Clouds over the future of high street letting agents but good news for tenants.

Renters could save about £272 on average from June, but agents may seek to claw cash back

It may be a little chilly for dancing in the streets, but those who rent their home have had two things to celebrate in January.

The first was official data showing that average rents rose by just 1% in 2018, a fraction of the 2.5% seen in the pre-Brexit days of 2015.

Renters have been beneficiaries of uncertainty, which has had a cooling effect on the property market and forced landlords to rein in rent increases. But there was more tangibly good news from the House of Lords, which approved the government’s much-delayed plan to limit charges landlords and letting agents can levy on tenants in England. More than two years after the tenant fees bill was proposed by the chancellor, it is finally due to become law this summer.

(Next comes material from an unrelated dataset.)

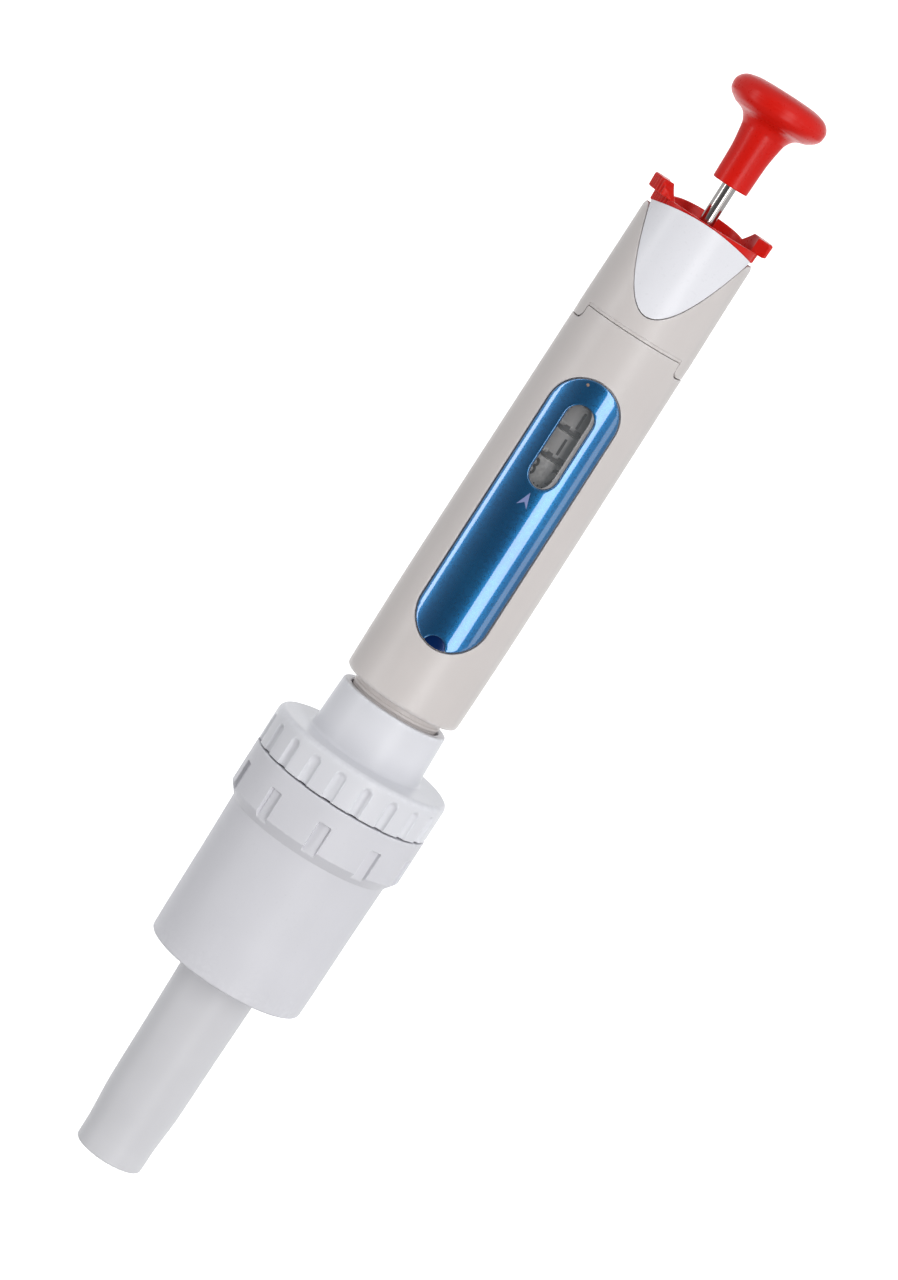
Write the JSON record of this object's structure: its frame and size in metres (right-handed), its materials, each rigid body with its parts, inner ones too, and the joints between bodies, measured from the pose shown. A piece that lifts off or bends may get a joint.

While it will only apply to tenancy agreements signed after the start of June, the savings for tenants will be immediate and substantial.

Landlords and their agents will be banned from charging tenants for credit checks, inventories and references. At an average cost of £272 per person, such red tape can be eye-wateringly expensive; especially since it often comes at the start of a tenancy, when tenants also have to pay a deposit and their first month’s rent in advance.

Most galling of all, these checks serve the interests of two sets of people, neither of them the tenants.

While some fees provide reassurance to landlords, others – such as spurious charges for drawing up “cut and paste” tenancy agreements – merely line the pockets of letting agents.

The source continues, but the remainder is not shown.